High-entropy design of transition metal oxide semiconductors with ultra-low thermal conductivity

Metal oxides are used in a broad array of technological applications. However, only a small subset of oxide materials are semiconducting, which limits the range of chemical compositions available for engineering. Here we demonstrate a strategy for driving insulating metal oxides into a semiconducting state with ultra-low thermal conductivity (less than 1 W/m/K) by introducing configurational entropy. This change in electronic character is facilitated by cation mixing in a high-entropy phase, which activates several microscopic mechanisms in electronic and vibrational subsystems that combine to dominate the observed electronic and thermal response of the material. The electronic mechanisms include increased crystal field splitting and electronegativity differences, the preservation of split-off states from parent phases, in-gap states induced by charge transfer between mixed cations, and orbital degeneracy lifting due to lattice distortion.

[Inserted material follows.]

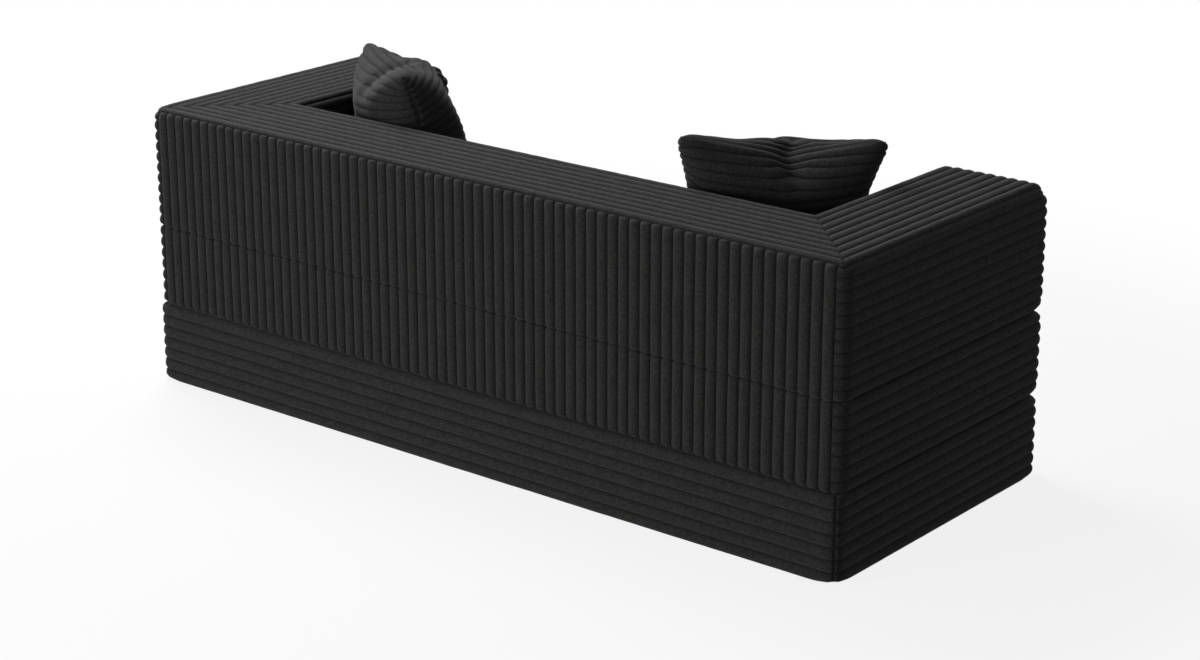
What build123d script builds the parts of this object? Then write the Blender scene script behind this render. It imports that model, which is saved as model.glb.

The ultra-low thermal conductivity is attributed to a combination of phonon-defect and crystal momentum non-conserving three-phonon scattering events, both of which arise from chemical disorder. We establish and quantify these effects through co-validated experimental and theoretical analyses of the high-entropy wolframite oxide A6WO4 (A = Mn, Fe, Co, Ni, Cu, Zn). Our analyses suggest that the proposed mechanisms are readily generalizable to a range of functional materials, and could be especially valuable in designing thermoelectric materials, which require simultaneous engineering of semiconducting and thermal properties. Transition metal oxides are interesting for advancing technology as they can combine ease of synthesis, resilience to defects, and high environmental stability, yet few exhibit semiconducting properties, limiting their engineering potential. Here, the authors transform insulating oxides into semiconductors with ultra-low thermal conductivity by introducing configurational entropy, offering a generalizable approach to designing advanced thermoelectric materials with tailored electronic and thermal properties.